◆ Task to carry out: Output a verbatim copy of the data, cut off after the line that contains "# frame stiffens the sloping front.".

◆ Provided data:
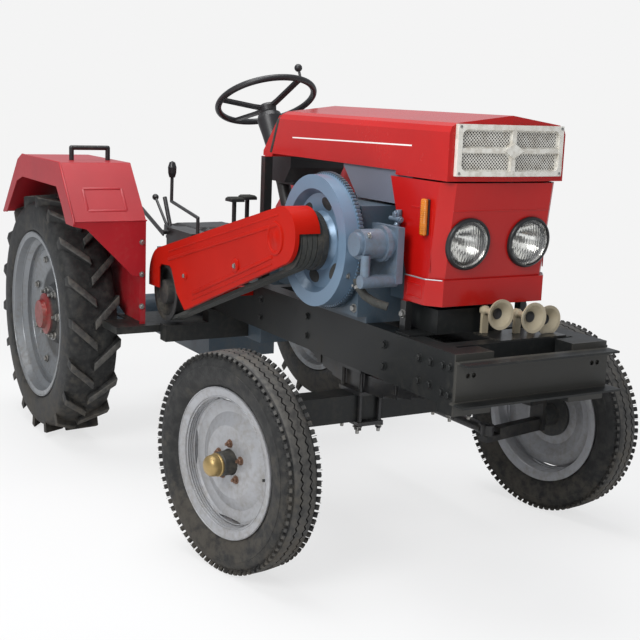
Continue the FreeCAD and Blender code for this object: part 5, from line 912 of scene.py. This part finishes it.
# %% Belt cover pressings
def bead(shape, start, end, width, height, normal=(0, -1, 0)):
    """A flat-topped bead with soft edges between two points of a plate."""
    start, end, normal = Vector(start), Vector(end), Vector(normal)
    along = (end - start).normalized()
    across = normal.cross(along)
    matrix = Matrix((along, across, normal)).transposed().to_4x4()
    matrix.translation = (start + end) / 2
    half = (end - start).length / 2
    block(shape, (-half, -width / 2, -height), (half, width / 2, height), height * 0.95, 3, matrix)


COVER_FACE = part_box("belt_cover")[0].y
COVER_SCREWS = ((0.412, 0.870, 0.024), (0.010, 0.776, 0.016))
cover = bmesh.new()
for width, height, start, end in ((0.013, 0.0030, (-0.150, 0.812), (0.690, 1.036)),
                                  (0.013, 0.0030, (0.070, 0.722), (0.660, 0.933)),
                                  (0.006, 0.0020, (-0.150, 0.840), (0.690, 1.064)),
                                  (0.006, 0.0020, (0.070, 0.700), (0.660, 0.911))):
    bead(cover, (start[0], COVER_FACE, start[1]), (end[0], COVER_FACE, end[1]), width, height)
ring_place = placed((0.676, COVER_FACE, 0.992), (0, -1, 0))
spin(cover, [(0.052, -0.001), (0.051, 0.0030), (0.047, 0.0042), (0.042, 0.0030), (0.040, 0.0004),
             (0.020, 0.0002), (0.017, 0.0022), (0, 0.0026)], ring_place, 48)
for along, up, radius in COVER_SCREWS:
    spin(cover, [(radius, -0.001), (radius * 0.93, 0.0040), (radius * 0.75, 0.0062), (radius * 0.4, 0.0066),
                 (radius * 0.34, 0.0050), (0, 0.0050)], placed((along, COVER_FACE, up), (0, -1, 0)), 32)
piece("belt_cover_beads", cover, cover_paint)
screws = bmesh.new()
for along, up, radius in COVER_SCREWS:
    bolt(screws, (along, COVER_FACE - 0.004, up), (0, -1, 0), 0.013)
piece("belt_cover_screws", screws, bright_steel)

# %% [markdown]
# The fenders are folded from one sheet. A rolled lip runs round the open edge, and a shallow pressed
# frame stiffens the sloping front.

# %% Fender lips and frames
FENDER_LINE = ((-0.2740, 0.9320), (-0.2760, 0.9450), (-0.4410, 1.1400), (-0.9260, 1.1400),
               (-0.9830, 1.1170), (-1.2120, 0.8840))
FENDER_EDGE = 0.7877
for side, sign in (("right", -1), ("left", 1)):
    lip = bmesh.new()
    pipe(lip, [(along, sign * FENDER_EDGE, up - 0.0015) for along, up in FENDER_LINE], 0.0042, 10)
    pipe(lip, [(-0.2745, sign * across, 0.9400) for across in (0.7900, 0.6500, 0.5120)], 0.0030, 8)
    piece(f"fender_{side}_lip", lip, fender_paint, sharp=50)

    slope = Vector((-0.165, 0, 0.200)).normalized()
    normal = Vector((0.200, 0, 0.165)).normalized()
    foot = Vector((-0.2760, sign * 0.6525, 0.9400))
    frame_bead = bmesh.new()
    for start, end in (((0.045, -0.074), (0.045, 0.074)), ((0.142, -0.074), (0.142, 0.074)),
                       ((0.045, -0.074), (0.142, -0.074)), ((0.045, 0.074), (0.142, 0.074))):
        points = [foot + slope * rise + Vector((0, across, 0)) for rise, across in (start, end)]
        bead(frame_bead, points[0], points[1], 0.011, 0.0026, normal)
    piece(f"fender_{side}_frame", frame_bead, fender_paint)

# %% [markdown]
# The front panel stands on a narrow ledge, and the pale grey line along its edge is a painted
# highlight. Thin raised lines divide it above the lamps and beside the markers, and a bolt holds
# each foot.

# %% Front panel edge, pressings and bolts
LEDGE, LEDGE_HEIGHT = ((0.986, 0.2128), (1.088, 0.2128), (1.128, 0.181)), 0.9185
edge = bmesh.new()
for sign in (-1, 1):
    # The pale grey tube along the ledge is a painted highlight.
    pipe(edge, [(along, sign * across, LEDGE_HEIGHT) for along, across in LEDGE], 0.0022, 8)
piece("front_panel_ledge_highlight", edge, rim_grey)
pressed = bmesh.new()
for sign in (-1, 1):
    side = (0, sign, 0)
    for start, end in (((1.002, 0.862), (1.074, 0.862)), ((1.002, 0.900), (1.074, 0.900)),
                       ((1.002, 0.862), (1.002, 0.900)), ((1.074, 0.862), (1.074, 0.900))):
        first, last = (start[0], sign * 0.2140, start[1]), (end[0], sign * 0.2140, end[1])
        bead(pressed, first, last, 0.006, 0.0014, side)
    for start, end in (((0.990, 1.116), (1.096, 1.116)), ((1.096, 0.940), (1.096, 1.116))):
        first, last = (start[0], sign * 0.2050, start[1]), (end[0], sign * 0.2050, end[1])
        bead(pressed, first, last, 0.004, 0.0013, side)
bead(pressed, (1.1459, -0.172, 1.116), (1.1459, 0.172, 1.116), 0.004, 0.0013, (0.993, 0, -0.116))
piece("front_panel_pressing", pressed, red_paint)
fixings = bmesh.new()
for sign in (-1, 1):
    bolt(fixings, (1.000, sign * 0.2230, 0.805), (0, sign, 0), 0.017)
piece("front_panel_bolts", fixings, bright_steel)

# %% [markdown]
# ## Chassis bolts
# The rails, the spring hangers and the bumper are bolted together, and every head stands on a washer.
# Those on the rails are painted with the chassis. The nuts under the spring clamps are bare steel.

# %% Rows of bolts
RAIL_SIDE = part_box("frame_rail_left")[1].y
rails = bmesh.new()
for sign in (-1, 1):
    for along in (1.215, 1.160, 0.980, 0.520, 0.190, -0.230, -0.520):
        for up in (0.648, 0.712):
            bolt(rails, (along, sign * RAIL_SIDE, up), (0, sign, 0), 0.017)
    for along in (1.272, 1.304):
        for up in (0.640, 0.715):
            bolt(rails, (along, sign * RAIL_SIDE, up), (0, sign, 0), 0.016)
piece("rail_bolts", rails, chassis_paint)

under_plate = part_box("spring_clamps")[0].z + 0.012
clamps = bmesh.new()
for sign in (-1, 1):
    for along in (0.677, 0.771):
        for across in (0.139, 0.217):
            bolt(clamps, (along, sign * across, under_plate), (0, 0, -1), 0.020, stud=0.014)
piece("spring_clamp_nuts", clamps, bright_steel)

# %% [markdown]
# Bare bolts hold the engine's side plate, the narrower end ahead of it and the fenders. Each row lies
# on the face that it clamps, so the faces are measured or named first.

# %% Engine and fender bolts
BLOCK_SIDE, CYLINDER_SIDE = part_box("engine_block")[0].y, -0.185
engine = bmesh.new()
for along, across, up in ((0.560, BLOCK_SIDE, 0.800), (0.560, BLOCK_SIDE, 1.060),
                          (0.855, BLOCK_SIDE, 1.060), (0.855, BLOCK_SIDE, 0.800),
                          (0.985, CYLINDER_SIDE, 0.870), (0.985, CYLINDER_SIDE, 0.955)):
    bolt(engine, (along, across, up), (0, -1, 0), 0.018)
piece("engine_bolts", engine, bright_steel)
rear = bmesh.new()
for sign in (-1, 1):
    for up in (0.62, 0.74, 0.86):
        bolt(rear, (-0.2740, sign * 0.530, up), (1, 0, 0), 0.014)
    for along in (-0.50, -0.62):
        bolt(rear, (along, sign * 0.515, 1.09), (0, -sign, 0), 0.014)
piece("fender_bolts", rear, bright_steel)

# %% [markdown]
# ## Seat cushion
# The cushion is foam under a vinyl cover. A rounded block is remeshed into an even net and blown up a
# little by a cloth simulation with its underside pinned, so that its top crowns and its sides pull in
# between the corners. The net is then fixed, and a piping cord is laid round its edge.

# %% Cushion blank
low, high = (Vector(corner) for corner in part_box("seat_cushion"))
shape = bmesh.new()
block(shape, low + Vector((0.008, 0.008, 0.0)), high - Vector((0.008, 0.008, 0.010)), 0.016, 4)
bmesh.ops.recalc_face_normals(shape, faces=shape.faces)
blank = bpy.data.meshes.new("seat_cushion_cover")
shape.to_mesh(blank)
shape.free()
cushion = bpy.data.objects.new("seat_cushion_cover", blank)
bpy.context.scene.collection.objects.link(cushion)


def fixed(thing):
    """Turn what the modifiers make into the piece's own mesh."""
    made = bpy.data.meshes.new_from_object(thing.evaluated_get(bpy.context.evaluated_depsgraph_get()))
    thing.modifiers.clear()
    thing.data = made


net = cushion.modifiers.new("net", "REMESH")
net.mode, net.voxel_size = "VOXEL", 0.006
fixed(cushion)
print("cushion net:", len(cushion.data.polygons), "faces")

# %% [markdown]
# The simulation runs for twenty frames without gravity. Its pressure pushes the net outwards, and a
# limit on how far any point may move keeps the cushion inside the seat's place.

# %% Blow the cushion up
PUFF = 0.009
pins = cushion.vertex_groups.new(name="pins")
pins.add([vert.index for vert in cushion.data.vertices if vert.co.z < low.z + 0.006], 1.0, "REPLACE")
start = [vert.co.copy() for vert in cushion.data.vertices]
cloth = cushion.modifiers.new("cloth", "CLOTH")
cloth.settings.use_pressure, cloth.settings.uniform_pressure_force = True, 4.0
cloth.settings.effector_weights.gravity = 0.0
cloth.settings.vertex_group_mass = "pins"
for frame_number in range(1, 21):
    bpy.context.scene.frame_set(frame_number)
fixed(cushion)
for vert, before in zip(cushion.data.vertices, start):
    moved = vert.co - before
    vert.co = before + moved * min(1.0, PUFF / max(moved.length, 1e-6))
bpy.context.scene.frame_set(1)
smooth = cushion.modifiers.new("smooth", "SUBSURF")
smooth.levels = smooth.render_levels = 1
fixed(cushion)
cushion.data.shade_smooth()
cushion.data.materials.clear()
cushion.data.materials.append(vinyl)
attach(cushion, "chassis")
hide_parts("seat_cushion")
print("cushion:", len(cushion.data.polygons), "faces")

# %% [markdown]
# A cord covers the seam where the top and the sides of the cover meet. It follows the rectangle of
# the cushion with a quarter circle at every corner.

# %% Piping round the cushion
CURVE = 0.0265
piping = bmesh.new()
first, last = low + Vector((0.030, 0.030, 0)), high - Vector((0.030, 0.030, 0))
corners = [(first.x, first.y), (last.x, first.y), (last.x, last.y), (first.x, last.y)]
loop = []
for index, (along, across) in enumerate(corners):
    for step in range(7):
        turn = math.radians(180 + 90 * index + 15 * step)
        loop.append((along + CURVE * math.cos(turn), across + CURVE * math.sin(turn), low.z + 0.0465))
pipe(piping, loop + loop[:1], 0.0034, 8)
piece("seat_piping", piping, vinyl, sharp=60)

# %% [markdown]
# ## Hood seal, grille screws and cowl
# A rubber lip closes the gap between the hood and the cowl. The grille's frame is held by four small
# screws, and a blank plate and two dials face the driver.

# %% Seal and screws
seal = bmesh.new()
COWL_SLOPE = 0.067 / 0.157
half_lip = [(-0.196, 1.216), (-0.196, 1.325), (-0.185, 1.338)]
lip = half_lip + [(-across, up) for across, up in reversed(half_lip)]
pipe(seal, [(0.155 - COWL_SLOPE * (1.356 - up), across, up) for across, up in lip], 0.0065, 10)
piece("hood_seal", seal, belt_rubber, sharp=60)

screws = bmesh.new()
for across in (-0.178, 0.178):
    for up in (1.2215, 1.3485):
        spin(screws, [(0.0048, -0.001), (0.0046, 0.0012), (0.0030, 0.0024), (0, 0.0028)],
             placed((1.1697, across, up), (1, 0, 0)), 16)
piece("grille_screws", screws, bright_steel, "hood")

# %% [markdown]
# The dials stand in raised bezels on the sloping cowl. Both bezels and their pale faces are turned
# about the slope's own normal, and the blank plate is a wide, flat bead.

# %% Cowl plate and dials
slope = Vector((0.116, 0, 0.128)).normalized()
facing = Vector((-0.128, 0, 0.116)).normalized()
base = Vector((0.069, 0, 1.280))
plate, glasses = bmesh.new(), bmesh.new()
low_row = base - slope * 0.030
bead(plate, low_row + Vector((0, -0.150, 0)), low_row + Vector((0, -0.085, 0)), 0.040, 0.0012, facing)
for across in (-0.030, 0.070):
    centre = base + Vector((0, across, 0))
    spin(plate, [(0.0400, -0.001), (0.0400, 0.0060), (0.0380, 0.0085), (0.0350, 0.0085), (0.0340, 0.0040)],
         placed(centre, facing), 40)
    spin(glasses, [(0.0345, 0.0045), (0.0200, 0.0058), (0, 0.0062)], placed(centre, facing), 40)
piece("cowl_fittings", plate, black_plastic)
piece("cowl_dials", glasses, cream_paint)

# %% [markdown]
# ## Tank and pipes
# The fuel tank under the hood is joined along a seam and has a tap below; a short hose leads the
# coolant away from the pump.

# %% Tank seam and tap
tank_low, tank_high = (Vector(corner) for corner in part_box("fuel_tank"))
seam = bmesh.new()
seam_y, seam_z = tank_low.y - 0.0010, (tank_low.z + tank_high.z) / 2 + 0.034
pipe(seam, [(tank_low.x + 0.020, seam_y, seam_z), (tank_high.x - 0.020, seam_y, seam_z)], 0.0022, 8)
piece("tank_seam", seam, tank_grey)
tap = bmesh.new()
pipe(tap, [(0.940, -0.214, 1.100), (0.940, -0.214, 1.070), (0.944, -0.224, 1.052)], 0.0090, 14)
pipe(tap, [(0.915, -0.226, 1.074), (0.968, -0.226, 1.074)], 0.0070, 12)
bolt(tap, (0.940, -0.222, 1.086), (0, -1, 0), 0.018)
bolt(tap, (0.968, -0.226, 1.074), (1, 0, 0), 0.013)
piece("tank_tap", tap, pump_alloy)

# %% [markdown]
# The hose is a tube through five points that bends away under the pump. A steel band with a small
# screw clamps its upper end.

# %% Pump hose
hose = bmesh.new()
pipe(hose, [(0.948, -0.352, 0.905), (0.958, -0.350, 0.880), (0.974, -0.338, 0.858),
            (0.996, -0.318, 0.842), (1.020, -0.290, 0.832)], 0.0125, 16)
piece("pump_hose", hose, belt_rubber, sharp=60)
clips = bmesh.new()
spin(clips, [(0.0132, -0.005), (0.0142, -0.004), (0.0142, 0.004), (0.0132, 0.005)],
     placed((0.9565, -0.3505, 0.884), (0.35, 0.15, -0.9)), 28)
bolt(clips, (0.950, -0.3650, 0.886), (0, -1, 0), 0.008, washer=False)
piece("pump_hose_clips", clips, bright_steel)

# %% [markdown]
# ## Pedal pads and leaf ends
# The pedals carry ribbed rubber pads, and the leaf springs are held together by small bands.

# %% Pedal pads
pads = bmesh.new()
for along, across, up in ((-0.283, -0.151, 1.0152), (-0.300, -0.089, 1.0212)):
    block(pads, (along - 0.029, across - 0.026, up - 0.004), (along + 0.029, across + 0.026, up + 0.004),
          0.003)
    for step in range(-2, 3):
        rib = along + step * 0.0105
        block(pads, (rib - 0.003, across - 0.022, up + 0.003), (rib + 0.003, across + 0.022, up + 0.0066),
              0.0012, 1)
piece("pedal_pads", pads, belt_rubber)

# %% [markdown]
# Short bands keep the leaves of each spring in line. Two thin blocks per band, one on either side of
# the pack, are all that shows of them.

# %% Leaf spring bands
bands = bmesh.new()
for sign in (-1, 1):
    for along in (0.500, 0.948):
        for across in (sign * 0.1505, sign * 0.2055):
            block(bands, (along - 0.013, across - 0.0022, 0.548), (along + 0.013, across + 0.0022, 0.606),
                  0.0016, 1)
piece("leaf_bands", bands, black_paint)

◆ Correct answer:
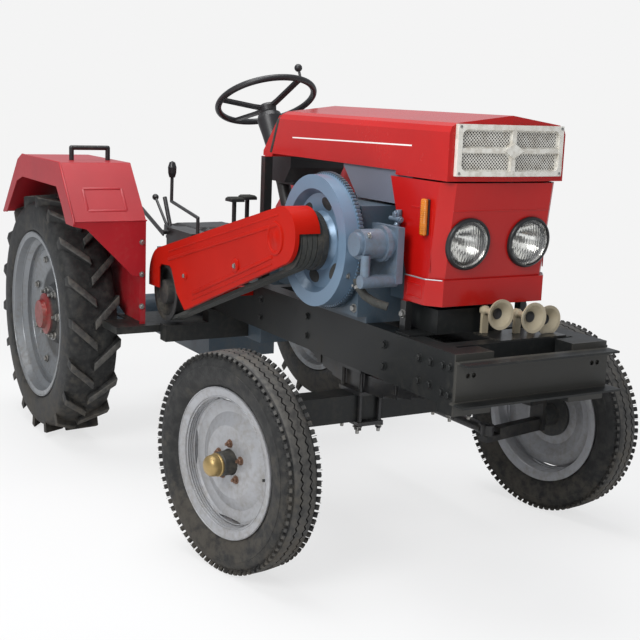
Continue the FreeCAD and Blender code for this object: part 5, from line 912 of scene.py. This part finishes it.
# %% Belt cover pressings
def bead(shape, start, end, width, height, normal=(0, -1, 0)):
    """A flat-topped bead with soft edges between two points of a plate."""
    start, end, normal = Vector(start), Vector(end), Vector(normal)
    along = (end - start).normalized()
    across = normal.cross(along)
    matrix = Matrix((along, across, normal)).transposed().to_4x4()
    matrix.translation = (start + end) / 2
    half = (end - start).length / 2
    block(shape, (-half, -width / 2, -height), (half, width / 2, height), height * 0.95, 3, matrix)


COVER_FACE = part_box("belt_cover")[0].y
COVER_SCREWS = ((0.412, 0.870, 0.024), (0.010, 0.776, 0.016))
cover = bmesh.new()
for width, height, start, end in ((0.013, 0.0030, (-0.150, 0.812), (0.690, 1.036)),
                                  (0.013, 0.0030, (0.070, 0.722), (0.660, 0.933)),
                                  (0.006, 0.0020, (-0.150, 0.840), (0.690, 1.064)),
                                  (0.006, 0.0020, (0.070, 0.700), (0.660, 0.911))):
    bead(cover, (start[0], COVER_FACE, start[1]), (end[0], COVER_FACE, end[1]), width, height)
ring_place = placed((0.676, COVER_FACE, 0.992), (0, -1, 0))
spin(cover, [(0.052, -0.001), (0.051, 0.0030), (0.047, 0.0042), (0.042, 0.0030), (0.040, 0.0004),
             (0.020, 0.0002), (0.017, 0.0022), (0, 0.0026)], ring_place, 48)
for along, up, radius in COVER_SCREWS:
    spin(cover, [(radius, -0.001), (radius * 0.93, 0.0040), (radius * 0.75, 0.0062), (radius * 0.4, 0.0066),
                 (radius * 0.34, 0.0050), (0, 0.0050)], placed((along, COVER_FACE, up), (0, -1, 0)), 32)
piece("belt_cover_beads", cover, cover_paint)
screws = bmesh.new()
for along, up, radius in COVER_SCREWS:
    bolt(screws, (along, COVER_FACE - 0.004, up), (0, -1, 0), 0.013)
piece("belt_cover_screws", screws, bright_steel)

# %% [markdown]
# The fenders are folded from one sheet. A rolled lip runs round the open edge, and a shallow pressed
# frame stiffens the sloping front.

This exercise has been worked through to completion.